As she woke up in her hospital bed, Cathie knew nothing about the person her kidney was being stitched into in an adjacent operating room. Strict privacy regulations keep it that way unless both donor and recipient decide to get in touch later. But she learned McIntosh’s identity through a chance encounter: A film crew was in the waiting room, ready to capture footage of his recovery, and Cathie’s sister, waiting in that same room, overheard something about a transplant and went over to chat. She relayed the news to Cathie, who immediately recognized the name Mark McIntosh. “I know him,” she remembers saying. “I watched him on TV all the time.” A lifelong University of Colorado Boulder football fan, Cathie had often tuned in to McIntosh’s broadcasts. 

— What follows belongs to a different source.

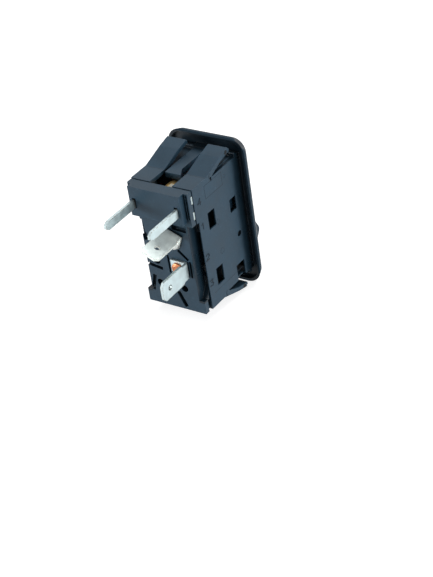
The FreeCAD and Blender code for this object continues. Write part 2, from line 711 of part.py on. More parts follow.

Both agreed to meet as soon as they could, and on September 26, 2024, at a restaurant in Lone Tree, they tearfully embraced. “I’ll never forget that hug,” says McIntosh. “Just to realize that a part of her body is in me, that she has given me new life…” He trails off. “Cathie is my angel.”

Thanks in part to Cathie’s voucher, Kirk received his new kidney earlier this month. He’s recovering well, and McIntosh and Cathie are both in good health, too. 

This week, they’ll join 12,000 other organ donors, recipients, and advocates at the Transplant Games of America (June 18–23) at the Auraria Campus in Denver. The nonprofit event aims to raise awareness for organ donation and celebrate the gift of life. Organizers also hope to break the Guinness World Record for most donor-recipient pairs together at a time (965 such people gathered in Israel earlier this year). Athletes at the games, who travel from all 50 states and a handful of other countries, will participate in more than 20 sports, from ballroom dancing to poker playing. Cathie plans to compete in the pickleball tournament, and McIntosh, who chairs the games’ host committee, will be golfing. 

True to his promise, McIntosh has devoted considerable energy to advocacy, having launched a traveling nonprofit program called Drive for Five. “Our goal is to try to recruit 5,000 organ donors and save 5,000 lives,” he says. At least two more Coloradans have already donated their kidneys as a result of McIntosh’s advocacy: Dianne Chorny and John Sweeney. McIntosh, who has a fondness for catchphrases, is forever encouraging those he meets to “share your spare” or a “sliver of your liver” (living liver donation, though less common, is also possible: Donors give half their liver, and the organ grows back and resumes full function within eight weeks). 

One of the best parts of his recovery, McIntosh says, has been joining a “transplant tribe” of other Coloradans whose lives were changed by donation. “At the Transplant Games, when you look around and see there’s 50 other recipient and donor pairs in the room, it’s pretty amazing,” he says. He and Cathie are now friends for life. They’re looking forward to hanging out together at the Games—and they text each other after every Buffs football game.